Releasing this July 6th, 2018 via Morello Records / Cherry Red Records UK, a brand new 2CD set entitled The Travelin' Bare / Constant Sorrow / Streets Of Baltimore is about to hit our shores.
Containing a trio of albums from the country music legend, the three aforementioned albums - The Travelin' Bare (1964), Constant Sorrow (1965) and The Streets of Baltimore (1966) - all perfectly fitted RCA's folk/country marketing tag of the time, and are still a majestic reminder of just how good this man was.
CD 1 - The Travelin' Bare
1. "Down in Mexico"
2. "Sittin' and Thinking"
3. "I've Lived a Lot in My Time"
4. "I'm Gettin' Lonely"
5. "Long Way to Tennessee"
6. "Sweeter Than the Flowers"
7. "I Was Coming Home to You"
8. "Long Black Limousine"
9. "Another Bridge to Burn"
10. "Lonely Town"
11. "Candy Coated Kisses"
12. "When I'm Gone"
CD 1 - Constant Sorrow
13. "I'm a Man of Constant Sorrow"
14. "Blowin' in the Wind"
15. "Times Are Gettin' Hard"
16. "Lemon Tree"
17. "So Soon"
18. "One Day at a Time"
19. "Delia's Gone"
20. "Just to Satisfy You"
21. "I'm a Long Way from Home"
22. "The Deepening Snow"
23. "Don't Think Twice, It's All Right"
24. "Countin' the Hours, Countin' the Days"

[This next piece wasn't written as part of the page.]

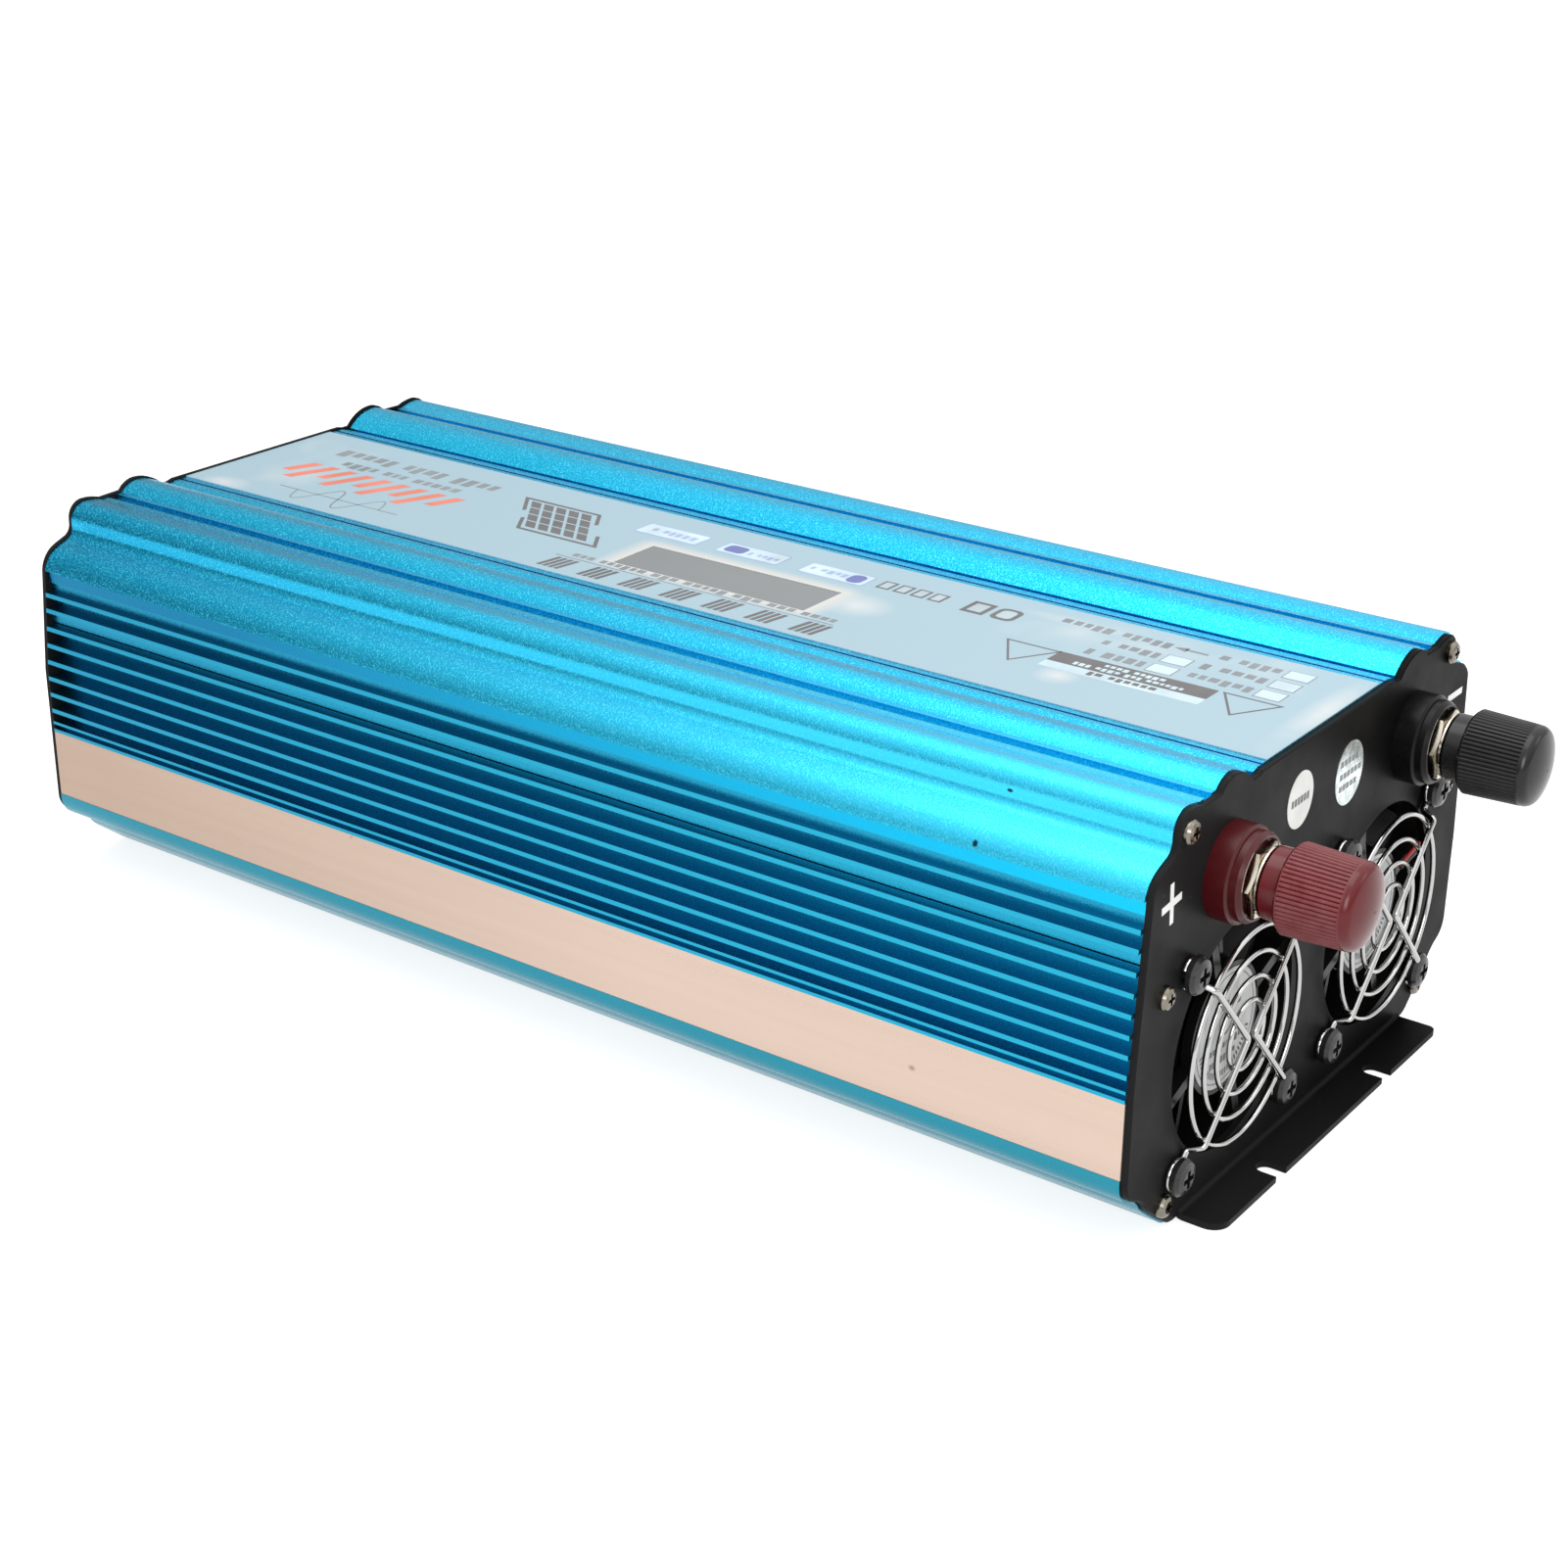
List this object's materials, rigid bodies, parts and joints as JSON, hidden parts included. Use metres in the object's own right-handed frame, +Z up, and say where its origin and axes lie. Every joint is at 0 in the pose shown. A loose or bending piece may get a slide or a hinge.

CD 2 - The Streets of Baltimore
1. "Early Morning Rain"
3. "Saginaw, Michigan"
4. "Take Me Home to Mama"
5. "Memphis, Tennessee"
6. "The Streets of Baltimore"
7. "That's How I Wanted It to Be"
9. "Cold and Lonely City"
10. "Changin' My Mind"
11. "There Ain't No Fun in This Town"
12. "Green, Green Grass of Home"
The recordings covered a diverse music field that moved from Dylan and '60s pop culture to Nashville's new breed of writers like Harlan Howard, Willie Nelson and Hank Cochran, plus a few of his own originals thrown into the mix.
The albums give an early indication of Bare's ability as a talented judge of songs, a skill that led Waylon Jennings to later cite him as the best song hound in the world.
He achieved 69 chart singles and 28 chart albums in his illustrious career and it should also be noted that all three of these albums appear on CD for the very first time.
As for Bare himself, well, I'm not sure that Bobby was ever an "outlaw" (and after judging by today's definition of that crowd, he may not want to be associated with the term anyway!), but he did things his own way; which is why I think he flourished during the death of the Nashville Sound and the increasing Disco beats of Barbara Mandrell and Kenny & Dolly.
If I've not made this point clear, Bobby Bare is a classic country music artist whose songs have ruled the charts and also crossed over to the other genres. He composed the type of country music from the sixties/seventies that incorporated ballads with a lyrical story.
All these recordings on this 2CD set are superb, and you can really appreciate Bobby's straight-forward, no-nonsense, approach to presenting a song.
Solo or tandem, every track is a winner and reveals Bare and his rich baritone to be an underappreciated but important part of country music history.